3. МЕТАМОРФОЗЫ ПЕХОТЫ
В 1330-1340 гг. пешие воины составляли в большинстве европейских стран еще очень значительную часть войска. Планы набора войска, датируемые первыми годами правления Филиппа Валуа, предусматривают возможность или необходимость набрать в три-четыре раза больше пехоты, нежели кавалерии. Во время летней кампании 1335 г. против Шотландии правительство Эдуарда III содержало более чем 15 000 воинов, из них 3200 были кавалеристами, 4000 – конными лучниками и 7800 – пехотинцами, половину из которых составляли лучники. Один документ 1357 г. уточняет «число соратников, смотр которым делался как в больнице Сен-Жак близ Фонтараби, так и в Сен-Жан-де-Люз перед отправкой морем в Наварру на службу к государю королю» Карлу Наваррскому. Они составляли десять рот разной численности, в общей сложности включавших в себя 224 кавалериста и 1120 пеших воинов. В снаряжение последних входили, в частности, кольчуги (lorigones), бацинеты, пластинчатые усиления доспехов, павезы, щиты под названием таблачос (tablachos), арбалеты[292]. В XIV в. во Флоренции треть пехотинцев была вооружена копьями и рогатинами, треть – арбалетами или легкими луками, треть – мечами и большими широкими павезами, либо тарчами, либо удлиненными щитами. Устав флорентийских наемников 1369 г. оговаривает также вооружение арбалетчика: не только арбалете принадлежностями, но еще и нож, кираса и черепник.

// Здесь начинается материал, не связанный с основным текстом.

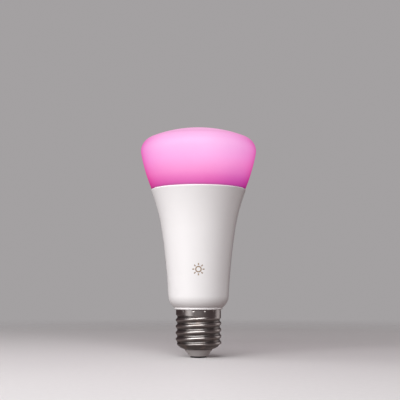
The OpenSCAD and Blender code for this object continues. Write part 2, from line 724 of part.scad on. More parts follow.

Несмотря на все это, видимо с середины XIV до середины XV в. пехота качественно и количественно теряет свое значение, по крайней мере, на некоторых полях сражений и театрах военных действий. Этот регресс, или определенный спад, можно проследить по составу английских экспедиционных корпусов на континенте: пикинеры и копейщики исчезли, почти полностью уступив место лучникам, которые хоть и спешивались для боя, но обычно имели лошадей для переезда с места на место. Точно так же во Франции Иоанн Добрый, а потом Карл V и его наследники сочли бесполезным, с военной точки зрения, и опасным, с политической, – широкое использование отрядов коммун, отдав предпочтение, с одной стороны, найму арбалетчиков в Испании, Италии и Провансе, с другой – небольшим отрядам стрелков и павезьеров, которых присылали определенные города. И в Италии первой половины XV в. пешие воины, хотя никогда не исчезали как род войск, заметно уступали по численности всадникам. Союз, заключенный в декабре 1425 г. между Флоренцией и Венецией, предусматривал, что последняя в военное время будет содержать 8000 всадников и только 3000 пехотинцев. В понтификат Мартина V Папское государство участвовало в двух больших войнах: в 1421-1422 гг. оно выставило 3700 всадников и 400 пехотинцев, в 1428-1429 гг. – 3000 всадников и 1100 пехотинцев[293]. Достаточно показательна в этом отношении кондотта от 13 ноября 1432 г. между Флоренцией иМикелетто дельи Аттендоли: последний должен был предоставить 600 «копий» (т. е. 1800 лошадей) и 400 пеших воинов, в том числе 200 арбалетчиков, 100 пехотинцев с «длинными копьями» и 100 павезьеров.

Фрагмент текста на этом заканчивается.